Ces derniers temps a surgi au Maroc un phénomène nouveau et très inquiétant : une «justice sauvage» se voulant populaire. Des individus s’improvisent «juges» et organisent des réunions, désignent un «coupable» et se mettent à le juger comme s’ils étaient dans un tribunal. En général, c’est fait au nom de la morale, mais quelle morale? Celle de voyous qui se considèrent au-dessus des autres et décident à la manière des califes auto proclamés de rétablir le bien et chasser le mal. Un programme fou qui sabote la construction de l’Etat de droit.
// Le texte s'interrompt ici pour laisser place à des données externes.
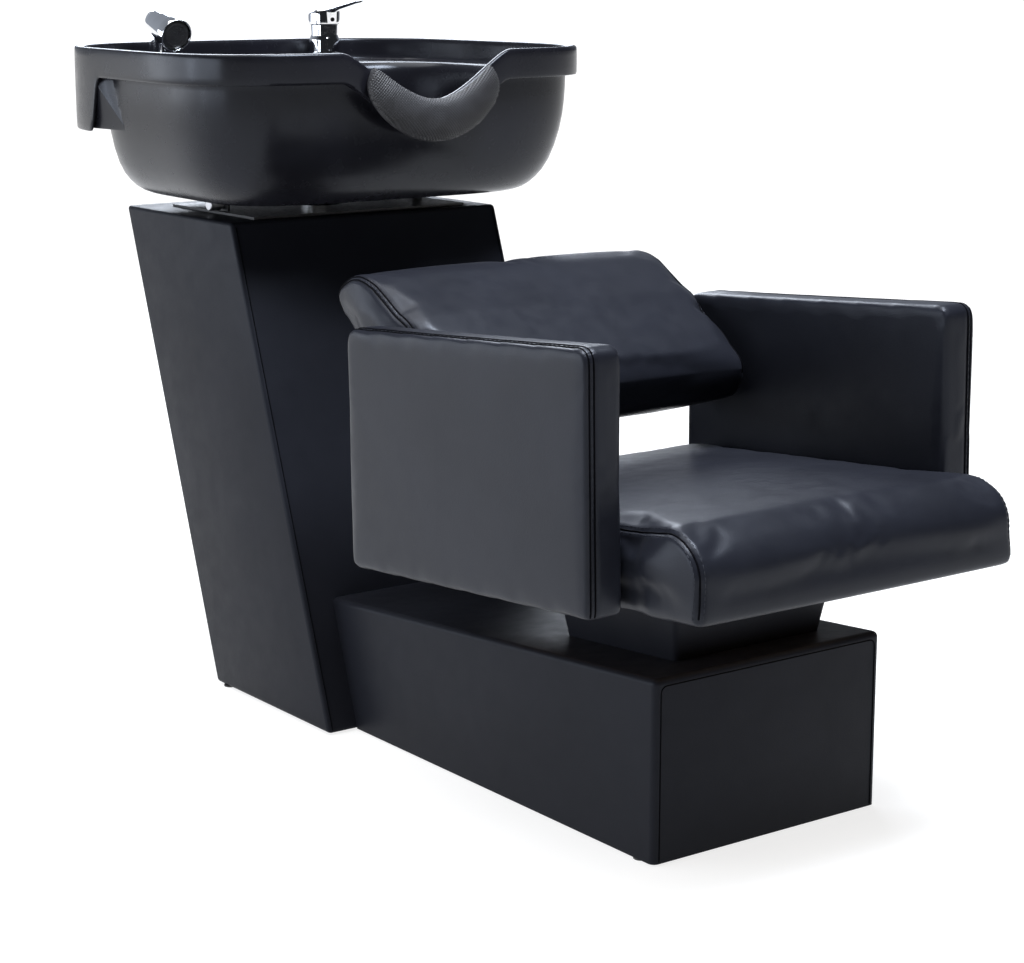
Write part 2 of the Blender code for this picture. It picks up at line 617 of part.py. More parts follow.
def make_neck_pad():
    """A soft crescent that hooks over the dip in the rim and bulges outwards over it."""
    rings = []
    count, sides, step = 22, 12, 0.0005
    for i in range(count + 1):
        s = -1 + 2 * i / count
        x = PAD_REACH * math.sin(s * math.pi / 2)
        full = 1 - s * s
        thick = 0.004 + 0.0185 * full ** 0.6
        hang = 0.006 + 0.044 * full ** 0.8
        # The section hangs square to the edge of the dip.
        slope = (notch(x - step, 0) - notch(x + step, 0)) / (2 * step)
        side = Vector((-slope, 0, 1)).normalized()
        base = Vector((x, rim_front(x), RIM_Z - notch(x, 0)))
        ring = []
        for turn in range(sides):
            a = 2 * math.pi * turn / sides
            out = -0.0008 - thick * (0.5 - 0.5 * math.cos(a))
            up = 0.002 - hang * 0.5 + (hang * 0.5 + 0.001) * math.sin(a)
            ring.append(base + Vector((0, out, 0)) + side * up)
        rings.append(ring)
    return loft("neck_rest_pad", rings, RUBBER)


def make_drain():
    place = at(0, DRAIN_Y, 0)
    top = BASIN_FLOOR
    turned("drain_flange", [(0.0185, top + 0.0012), (0.0330, top + 0.0012), (0.0338, top - 0.0002),
                            (0.0338, top - 0.0014), (0.0205, top - 0.0014), (0.0205, 0.600), (0.0185, 0.600),
                            (0.0185, top + 0.0012)], place, CHROME)
    turned("hair_strainer", [(0.0, top + 0.0145), (0.006, top + 0.0145), (0.0070, top + 0.0100),
                             (0.0255, top + 0.0065), (0.0285, top + 0.0018), (0.0170, top + 0.0018),
                             (0.0165, top - 0.0100), (0.0, top - 0.0100)], place, CHROME)
    nut("drain_nut", (0, DRAIN_Y, 0.6235), 0.0285, 0.0210, BASIN_BOTTOM - GAP - 0.6235, 8, DARK_PLASTIC)
    turned("drain_tailpiece", [(0.0135, 0.5995), (0.0235, 0.5995), (0.0235, 0.5850), (0.0165, 0.5850),
                               (0.0165, 0.5350), (0.0135, 0.5350), (0.0135, 0.5995)], place, DARK_PLASTIC)


# ---- tilt bracket ---------------------------------------------------------------------------------


def make_brackets():
    """The lower plate stands on the pedestal, the upper one is bolted to the basin, and ears carry the pins."""
    low = PED_TOP + GAP
    high = BASIN_BOTTOM - GAP
    plate = box("tilt_bracket_lower", (-PLATE_HALF, 0.288, low), (PLATE_HALF, 0.500, low + PLATE), DARK_STEEL)
    upper = box("tilt_bracket_upper", (-PLATE_HALF, 0.268, high - PLATE), (PLATE_HALF, 0.466, high), DARK_STEEL)
    inner_ear = EAR_X - PLATE - 0.0006
    lower_ears, upper_ears = [], []
    for sign, name in ((-1, "right"), (1, "left")):
        x = sorted((sign * (EAR_X - PLATE), sign * EAR_X))
        lower_ears.append(box(f"lower_ear_{name}", (x[0], HINGE_Y - 0.014, low + 0.001),
                              (x[1], HINGE_Y + 0.014, HINGE_Z + 0.0050), DARK_STEEL))
        x = sorted((sign * (inner_ear - PLATE), sign * inner_ear))
        upper_ears.append(box(f"upper_ear_{name}", (x[0], HINGE_Y - 0.006, HINGE_Z - 0.0055),
                              (x[1], HINGE_Y + 0.006, high - 0.001), DARK_STEEL))
    joined(plate, lower_ears)
    joined(upper, upper_ears)
    drill([plate], (0, DRAIN_Y, low - 0.01), (0, 0, 1), 0.03, PLATE_HOLE, "lower_plate_hole")
    drill([upper], (0, DRAIN_Y, high - 0.02), (0, 0, 1), 0.03, PLATE_HOLE, "upper_plate_hole")
    for sign, name in ((-1, "right"), (1, "left")):
        x, y = BASIN_BOLT
        drill([upper], (sign * x, y, HINGE_Z), (0, 0, 1), 0.02, 0.0036, f"upper_bolt_hole_{name}")
    drill([plate, upper], (-0.2, HINGE_Y, HINGE_Z), (1, 0, 0), 0.4, PIN_RADIUS + 0.00008, "pin_hole")
    make_hinge_pins(inner_ear - PLATE)
    knob_start = (-EAR_X - 0.0006, HINGE_Y, HINGE_Z)
    bore = PIN_RADIUS + 0.00008
    turned("tilt_lock_knob", [(bore, 0.0), (bore, KNOB_LENGTH / 2), (0.0, KNOB_LENGTH / 2), (0.0, KNOB_LENGTH),
                              (KNOB_RADIUS - 0.001, KNOB_LENGTH), (KNOB_RADIUS, KNOB_LENGTH - 0.001),
                              (KNOB_RADIUS, 0.004), (KNOB_RADIUS - 0.002, 0.003), (KNOB_RADIUS - 0.002, 0.0),
                              (bore, 0.0)], at(*knob_start) @ along((-1, 0, 0)), STEEL, 20)


def make_hinge_pins(inner_face):
    """Each pin goes through both ears from inside. The right one also carries the lock knob."""
    for sign, name, end in ((-1, "right", EAR_X + 0.0095), (1, "left", EAR_X + 0.0030)):
        head_start = inner_face - 0.0022
        head = rod(f"tilt_hinge_pin_{name}", (sign * head_start, HINGE_Y, HINGE_Z), (sign, 0, 0), 0.0020,
                   0.0050, STEEL)
        shank = rod(f"hinge_shank_{name}", (sign * (head_start + 0.001), HINGE_Y, HINGE_Z), (sign, 0, 0),
                    end - head_start - 0.001, PIN_RADIUS, STEEL, sides=24)
        joined(head, [shank])


# ---- mixer and hand shower --------------------------------------------------------------------------


def make_mixer():
    place = at(MIXER_X, TAP_Y, 0)
    base = DECK_Z + GAP
    split = base + 0.050
    turned("mixer_body", [(0.0, split), (0.0185, split), (NECK_RADIUS, split - 0.0006),
                          (NECK_RADIUS, base + 0.034), (0.0208, base + 0.030), (0.0212, base + 0.012),
                          (0.0235, base + 0.004), (0.0250, base), (0.0140, base), (0.0140, DECK_Z - 0.045),
                          (0.0, DECK_Z - 0.045)], place, CHROME)
    under_deck = UNDER_DECK_Z - GAP
    nut("mixer_nut", (MIXER_X, TAP_Y, under_deck - 0.007), 0.0215, 0.0145, 0.007, 6, STEEL)
    turned("mixer_cartridge", [(0.0, split + 0.0070), (0.0070, split + 0.0070), (0.0070, split + 0.0045),
                               (0.0150, split + 0.0045), (0.0150, split + 0.0004), (0.0, split + 0.0004)],
           place, DARK_PLASTIC)
    cap_low = split + 0.0006
    cap_outline = [(0.0, 0.0215), (0.0130, 0.0205), (0.0205, 0.0165), (CAP_RADIUS, 0.0100), (CAP_RADIUS, 0.0),
                   (CAP_BORE, 0.0), (CAP_BORE, 0.0115), (0.0, 0.0115)]
    cap = turned("mixer_lever", [(r, cap_low + z) for r, z in cap_outline], place, CHROME)
    blade = blade_mesh(Vector((MIXER_X, TAP_Y, cap_low + 0.0150)))
    joined(cap, [blade])
    dot_y = TAP_Y - CAP_RADIUS - 0.0002
    rod("mixer_indicator", (MIXER_X, dot_y - 0.0010, cap_low + 0.0065), (0, 1, 0), 0.0009, 0.0028, DARK_PLASTIC)


def blade_mesh(start):
    """The lever blade: it leaves the cap towards -Y, rises, and thins and narrows to its tip."""
    rings = []
    for t in (0.0, 0.25, 0.55, 0.85, 1.0):
        out = 0.004 + (LEVER_LENGTH - 0.004) * t
        half = 0.0105 - 0.0040 * t
        thick = 0.0044 - 0.0026 * t
        middle = start + Vector((0, -out, out * math.tan(LEVER_RISE)))
        ring = []
        for i in range(10):
            a = 2 * math.pi * i / 10
            ring.append(middle + Vector((half * math.cos(a), 0, thick * math.sin(a))))
        rings.append(ring)
    return loft("lever_blade", rings, CHROME)


def make_spray():
    place = at(SPRAY_X, TAP_Y, 0)
    base = DECK_Z + GAP
    turned("spray_holder", [(0.0120, base + 0.016), (0.0150, base + 0.016), (0.0175, base + 0.006),
                            (0.0230, base + 0.0025), (0.0230, base), (0.0145, base), (0.0145, DECK_Z - 0.045),
                            (0.0120, DECK_Z - 0.045), (0.0120, base + 0.016)], place, CHROME)
    handle = turned("spray_handset", [(0.0, SPRAY_AXIS_Z), (0.0112, SPRAY_AXIS_Z), (0.0108, base + 0.030),
                                      (0.0110, base + 0.018), (0.0110, base - 0.030), (0.0085, base - 0.040),
                                      (0.0085, base - 0.052), (0.0, base - 0.052)], place, CHROME)
    axis = Vector((0, -math.cos(SPRAY_DROOP), -math.sin(SPRAY_DROOP)))
    rear = Vector((SPRAY_X, TAP_Y + 0.010, SPRAY_AXIS_Z + 0.0035))
    sunk = SPRAY_LENGTH - 0.0045
    barrel = [(0.0, sunk), (0.0200, sunk), (0.0200, SPRAY_LENGTH), (SPRAY_RADIUS, SPRAY_LENGTH),
              (SPRAY_RADIUS, 0.0540), (0.0205, 0.0330), (0.0185, 0.0150), (0.0150, 0.0050), (0.0080, 0.0008),
              (0.0, 0.0)]
    joined(handle, [turned("spray_head_barrel", barrel, at(*rear) @ along(axis), CHROME)])
    face = rear + axis * (sunk + GAP)
    turned("spray_face", [(0.0, 0.0034), (0.0150, 0.0032), (0.0190, 0.0018), (0.0195, 0.0), (0.0, 0.0)],
           at(*face) @ along(axis), DARK_PLASTIC)


# ---- assembly -------------------------------------------------------------------------------------


def smooth_round_pieces():
    for obj in parts.objects:
        if obj.type == "MESH":
            obj.data.shade_smooth()
            obj.data.set_sharp_from_angle(angle=math.radians(35))


def main():
    global parts, cutters
    clear_scene()
    parts = collection("shampoo_backwash_unit")
    cutters = collection("cutters")
    pedestal_front, rail = make_pedestal()
    plinth_back = make_plinth()
    make_joining_bolts(plinth_back, pedestal_front, rail)
    make_feet()
    make_riser()
    make_seat()
    make_arms()
    make_backrest()
    make_basin()
    make_neck_pad()
    make_drain()
    make_brackets()
    make_mixer()
    make_spray()
    smooth_round_pieces()


main()
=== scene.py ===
"""Looks of the salon shampoo backwash unit: leather covers, moulded basin, chrome, studio and camera.

Metres, +Z up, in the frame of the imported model. The sitter faces -Y and the basin is at +Y.
"""

import json
import math

import bmesh
import bpy
import numpy as np
from mathutils import Matrix, Vector
from mathutils.bvhtree import BVHTree
from mathutils.kdtree import KDTree


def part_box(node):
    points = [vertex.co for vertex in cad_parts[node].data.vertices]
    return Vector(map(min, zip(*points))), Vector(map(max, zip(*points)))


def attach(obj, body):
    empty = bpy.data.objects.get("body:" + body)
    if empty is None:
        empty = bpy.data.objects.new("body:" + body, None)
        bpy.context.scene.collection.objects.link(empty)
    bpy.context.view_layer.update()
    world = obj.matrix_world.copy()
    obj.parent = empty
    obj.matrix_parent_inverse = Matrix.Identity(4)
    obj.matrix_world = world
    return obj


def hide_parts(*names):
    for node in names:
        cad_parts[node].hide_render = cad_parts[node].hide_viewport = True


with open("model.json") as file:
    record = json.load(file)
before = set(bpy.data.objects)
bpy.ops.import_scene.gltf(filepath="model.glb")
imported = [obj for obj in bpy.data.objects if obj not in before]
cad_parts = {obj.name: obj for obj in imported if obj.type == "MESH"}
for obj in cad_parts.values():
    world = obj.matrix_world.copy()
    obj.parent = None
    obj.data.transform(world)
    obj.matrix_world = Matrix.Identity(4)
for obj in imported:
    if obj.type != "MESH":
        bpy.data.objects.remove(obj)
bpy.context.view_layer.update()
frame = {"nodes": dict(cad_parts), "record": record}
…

Cela a commencé dans certaines universités, puis la chose a dégénéré lorsque des commandos violent l’espace privé et se mettent à lyncher des hommes qui seraient coupables d’ «actes contre nature», c’est-à-dire homosexuels. Cela s’est passé en septembre 2011 dans la ville d’El Ksar Kébir et récemment à Béni Mellal.
Dernièrement ils ont envahi à Salé la maison d’une femme exerçant le métier de voyante et l’ont battue copieusement. On a dit que certains avaient suggéré de la brûler comme l’Europe faisait au Moyen-Age avec des femmes qu’elle considérait comme des sorcières.
L’été 2015, des jeunes, armés de sabres et de couteaux, ont envahi des plages à Tanger cherchant les femmes qui se baignaient en maillot au lieu de porter une burka. A Agadir d’autres dangereux moralisateurs ont voulu interdire le port du bikini y compris pour les touristes étrangères. Une façon assez efficace de faire fuir les touristes qui aiment notre pays. On se souvient aussi de l’affaire des jeunes filles d’Inezgane qui ont failli être lynchées parce qu’elles portaient des robes non acceptées par une certaine morale.
Des professeurs de faculté à Fès et à Meknès ont alerté les autorités car certains étudiants se sont battus avec d’autres qui ne sont pas de leur bord avec des armes blanches. A Fès, il y eut un mort. Mais les sabres et poignards ont remplacé, dans les cartables, les cahiers et les livres.
Le ministère de l’intérieur ainsi que les autorités locales ont minimisé ces incidents et ont fermé les yeux sur ce dépassement de la loi. On sait que des hommes harcèlent dans la rue des femmes qui ne se couvrent pas entièrement. Ils s’érigent en moralisateurs intransigeants alors qu’ils sont des hypocrites, souvent des refoulés sexuels, des hommes qui ont une peur bleue de la femme, du corps de la femme, du désir de la femme.
Une nièce m’a raconté combien elle a subi de remontrances de la part d’occupants d’un taxi collectif. Elle portait une jolie robe et certains l’ont accusée de vouloir les provoquer.
Une autre jeune femme m’a raconté qu’elle doit se battre tout le temps contre les insinuations de ses collègues au travail, ou dans la rue, parce qu’elle est belle et qu’elle refuse de se voiler, parce qu’elle aime son mari et que celui-ci ne veut pas qu’elle s’enlaidisse en se déguisant avec un voile.
Il y a, perceptible dans l’air, une violence d’un genre nouveau. Le Maroc a été le pays de la douceur et de la modération. Il est en train de devenir le pays du fanatisme et du moralisme hypocrite. Il faut que le Marocain devienne un citoyen, c’est-à-dire un individu respectant la liberté de son voisin. Il n’y a aucune raison pour qu’un groupe de frustrés se lève pour faire la loi et juger les autres. On n’est pas dans l’Ouest américain du XIXe siècle où quelques bandits s’emparaient d’une ville et y exerçaient leur propre conception de la justice.
C’est ainsi que des guerres civiles se mettent en place et font le malheur d’une société. Ces énergumènes qui se croient autorisés de gérer selon leur vision du monde la vie des autres font à une échelle encore faible ce que fait Daech dans son prétendu «Etat islamique».
Attention, ces gens sont en train de saper la base de l’Etat de droit qui s’installe lentement au Maroc. Si on les laisse faire, c’en est fini de la sécurité minimale des citoyens, ce sera la fin du droit et de la loi. Le ministère de l’intérieur et les autres secteurs de la sécurité devraient prendre ces actions avec beaucoup de sérieux et agir vite et avec fermeté. On commence par faire un simulacre de procès et on finit par lyncher et exécuter des innocents.
Ce qui se passe est très grave. Peut-être que j’exagère, mais je préfère exagérer plutôt que de me taire ou de minimiser la gravité de pratiques en totale contradiction avec l’esprit des lois et l’application du droit par ceux dont c’est la fonction.